OBJECTIVE »
Select every line holding the word "bodies" and copy it.

──────── DATA ────────

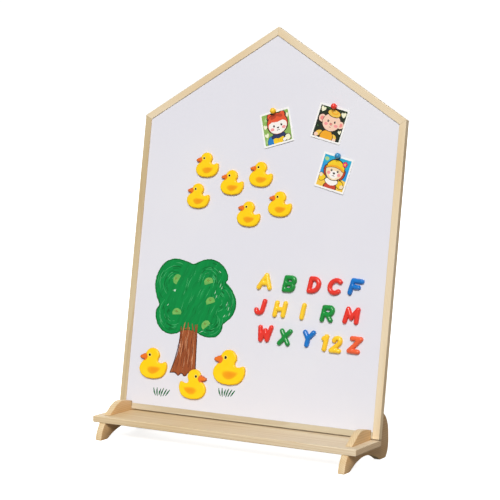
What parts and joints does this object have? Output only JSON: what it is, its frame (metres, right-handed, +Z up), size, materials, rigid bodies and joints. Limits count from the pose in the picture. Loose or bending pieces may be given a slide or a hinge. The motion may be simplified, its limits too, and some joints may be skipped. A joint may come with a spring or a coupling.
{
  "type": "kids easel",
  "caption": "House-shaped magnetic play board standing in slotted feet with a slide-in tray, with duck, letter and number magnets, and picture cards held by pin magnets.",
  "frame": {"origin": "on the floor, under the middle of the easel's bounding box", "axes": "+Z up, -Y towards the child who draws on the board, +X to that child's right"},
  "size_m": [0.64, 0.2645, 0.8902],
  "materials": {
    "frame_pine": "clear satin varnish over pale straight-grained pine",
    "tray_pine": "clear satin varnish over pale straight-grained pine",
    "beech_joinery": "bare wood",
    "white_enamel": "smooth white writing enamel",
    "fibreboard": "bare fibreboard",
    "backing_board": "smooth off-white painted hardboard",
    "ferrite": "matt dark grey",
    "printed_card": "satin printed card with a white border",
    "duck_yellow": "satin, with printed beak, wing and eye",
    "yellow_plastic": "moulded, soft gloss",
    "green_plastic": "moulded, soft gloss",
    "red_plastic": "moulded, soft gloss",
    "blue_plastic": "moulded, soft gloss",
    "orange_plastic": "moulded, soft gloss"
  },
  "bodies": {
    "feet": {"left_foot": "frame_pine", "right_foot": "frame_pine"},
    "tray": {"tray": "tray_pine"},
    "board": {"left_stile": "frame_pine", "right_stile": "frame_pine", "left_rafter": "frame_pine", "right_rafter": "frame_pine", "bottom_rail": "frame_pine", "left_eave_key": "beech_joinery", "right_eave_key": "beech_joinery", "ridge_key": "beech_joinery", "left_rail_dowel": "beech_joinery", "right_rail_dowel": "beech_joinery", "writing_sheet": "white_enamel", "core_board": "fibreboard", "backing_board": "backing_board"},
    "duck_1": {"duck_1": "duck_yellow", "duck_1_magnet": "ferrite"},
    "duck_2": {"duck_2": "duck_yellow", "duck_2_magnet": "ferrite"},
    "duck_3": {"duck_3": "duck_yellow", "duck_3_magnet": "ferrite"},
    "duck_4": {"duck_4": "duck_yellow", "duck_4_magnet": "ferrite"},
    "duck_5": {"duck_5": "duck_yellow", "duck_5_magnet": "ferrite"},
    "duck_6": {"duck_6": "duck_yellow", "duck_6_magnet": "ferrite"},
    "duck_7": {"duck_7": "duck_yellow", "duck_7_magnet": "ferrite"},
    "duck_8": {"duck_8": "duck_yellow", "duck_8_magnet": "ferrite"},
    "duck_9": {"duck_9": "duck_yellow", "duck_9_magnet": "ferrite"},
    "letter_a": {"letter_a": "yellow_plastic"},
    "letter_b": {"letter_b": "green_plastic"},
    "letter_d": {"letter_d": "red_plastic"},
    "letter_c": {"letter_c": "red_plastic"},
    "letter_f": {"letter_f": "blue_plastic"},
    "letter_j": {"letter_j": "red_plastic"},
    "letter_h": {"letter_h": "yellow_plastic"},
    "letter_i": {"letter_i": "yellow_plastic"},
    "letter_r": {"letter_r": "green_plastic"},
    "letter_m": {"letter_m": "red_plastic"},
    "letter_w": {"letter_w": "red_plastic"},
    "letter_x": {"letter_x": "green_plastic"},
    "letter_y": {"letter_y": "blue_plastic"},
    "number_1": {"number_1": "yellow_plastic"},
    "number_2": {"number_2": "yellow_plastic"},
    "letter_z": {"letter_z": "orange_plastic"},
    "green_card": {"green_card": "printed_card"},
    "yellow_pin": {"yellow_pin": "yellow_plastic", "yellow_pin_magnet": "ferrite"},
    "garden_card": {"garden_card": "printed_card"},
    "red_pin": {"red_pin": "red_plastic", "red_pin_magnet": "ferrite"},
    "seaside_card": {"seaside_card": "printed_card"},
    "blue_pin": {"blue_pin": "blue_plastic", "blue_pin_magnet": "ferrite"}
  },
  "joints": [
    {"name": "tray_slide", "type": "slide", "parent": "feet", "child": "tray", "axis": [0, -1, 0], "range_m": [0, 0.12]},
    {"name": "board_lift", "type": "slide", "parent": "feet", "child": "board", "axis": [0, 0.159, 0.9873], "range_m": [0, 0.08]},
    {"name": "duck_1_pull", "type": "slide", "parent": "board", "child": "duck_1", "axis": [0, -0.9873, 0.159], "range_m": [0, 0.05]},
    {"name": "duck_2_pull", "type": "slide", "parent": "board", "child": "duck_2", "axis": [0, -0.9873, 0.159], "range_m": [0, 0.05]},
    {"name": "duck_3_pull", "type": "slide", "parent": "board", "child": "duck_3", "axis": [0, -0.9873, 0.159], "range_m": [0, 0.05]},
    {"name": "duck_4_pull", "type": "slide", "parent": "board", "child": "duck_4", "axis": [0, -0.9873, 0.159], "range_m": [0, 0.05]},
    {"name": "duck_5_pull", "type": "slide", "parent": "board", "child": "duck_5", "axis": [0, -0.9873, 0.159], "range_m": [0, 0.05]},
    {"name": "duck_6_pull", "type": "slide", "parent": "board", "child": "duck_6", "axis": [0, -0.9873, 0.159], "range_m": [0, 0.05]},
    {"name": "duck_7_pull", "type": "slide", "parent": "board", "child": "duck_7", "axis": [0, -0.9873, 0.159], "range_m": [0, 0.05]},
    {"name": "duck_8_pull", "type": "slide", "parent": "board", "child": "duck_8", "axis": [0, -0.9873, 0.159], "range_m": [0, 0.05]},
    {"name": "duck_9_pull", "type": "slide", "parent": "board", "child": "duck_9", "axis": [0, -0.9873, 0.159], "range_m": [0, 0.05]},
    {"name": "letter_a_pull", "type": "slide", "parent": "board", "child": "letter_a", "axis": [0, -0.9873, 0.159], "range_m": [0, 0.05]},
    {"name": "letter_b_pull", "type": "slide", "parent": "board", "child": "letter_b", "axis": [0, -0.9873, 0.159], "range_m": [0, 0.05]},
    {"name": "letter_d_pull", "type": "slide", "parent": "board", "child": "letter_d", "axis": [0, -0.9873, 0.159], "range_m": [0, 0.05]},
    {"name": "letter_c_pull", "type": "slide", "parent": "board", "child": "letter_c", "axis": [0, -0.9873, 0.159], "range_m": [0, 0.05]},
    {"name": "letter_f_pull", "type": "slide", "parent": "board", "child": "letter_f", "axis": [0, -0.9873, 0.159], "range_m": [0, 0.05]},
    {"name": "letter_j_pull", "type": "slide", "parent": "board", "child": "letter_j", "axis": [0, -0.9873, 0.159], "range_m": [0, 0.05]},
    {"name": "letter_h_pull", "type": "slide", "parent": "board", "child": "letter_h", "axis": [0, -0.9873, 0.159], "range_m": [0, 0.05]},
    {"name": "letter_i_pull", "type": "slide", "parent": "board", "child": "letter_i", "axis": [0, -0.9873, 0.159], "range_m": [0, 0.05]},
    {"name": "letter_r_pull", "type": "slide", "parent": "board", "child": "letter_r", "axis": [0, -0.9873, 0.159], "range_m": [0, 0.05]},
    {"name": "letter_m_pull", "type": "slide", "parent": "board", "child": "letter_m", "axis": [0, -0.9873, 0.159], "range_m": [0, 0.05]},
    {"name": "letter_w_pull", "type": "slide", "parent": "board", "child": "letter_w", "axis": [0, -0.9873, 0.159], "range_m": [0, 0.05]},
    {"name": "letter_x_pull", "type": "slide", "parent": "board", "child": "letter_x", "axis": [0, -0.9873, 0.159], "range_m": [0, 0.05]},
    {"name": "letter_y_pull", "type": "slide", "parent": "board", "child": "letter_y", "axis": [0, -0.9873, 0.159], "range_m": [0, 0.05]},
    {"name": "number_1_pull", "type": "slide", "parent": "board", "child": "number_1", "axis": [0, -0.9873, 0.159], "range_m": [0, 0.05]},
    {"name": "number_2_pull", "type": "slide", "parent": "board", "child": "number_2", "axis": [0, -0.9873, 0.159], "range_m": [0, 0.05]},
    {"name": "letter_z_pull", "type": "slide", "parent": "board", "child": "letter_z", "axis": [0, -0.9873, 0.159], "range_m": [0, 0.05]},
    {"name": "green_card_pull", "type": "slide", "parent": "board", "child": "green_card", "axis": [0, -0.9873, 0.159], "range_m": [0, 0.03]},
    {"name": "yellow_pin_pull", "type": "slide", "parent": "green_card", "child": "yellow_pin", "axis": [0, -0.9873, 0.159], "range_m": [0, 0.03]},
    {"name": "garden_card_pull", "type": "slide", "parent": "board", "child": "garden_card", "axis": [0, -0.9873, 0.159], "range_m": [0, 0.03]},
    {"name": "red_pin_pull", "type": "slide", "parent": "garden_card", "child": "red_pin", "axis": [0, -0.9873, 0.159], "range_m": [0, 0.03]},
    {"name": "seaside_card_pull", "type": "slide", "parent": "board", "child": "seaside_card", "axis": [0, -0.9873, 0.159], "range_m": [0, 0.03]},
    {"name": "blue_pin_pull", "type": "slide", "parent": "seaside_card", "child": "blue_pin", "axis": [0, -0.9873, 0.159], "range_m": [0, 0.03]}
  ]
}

────────

REPLY TO THE EXERCISE »
What parts and joints does this object have? Output only JSON: what it is, its frame (metres, right-handed, +Z up), size, materials, rigid bodies and joints. Limits count from the pose in the picture. Loose or bending pieces may be given a slide or a hinge. The motion may be simplified, its limits too, and some joints may be skipped. A joint may come with a spring or a coupling.
  "bodies": {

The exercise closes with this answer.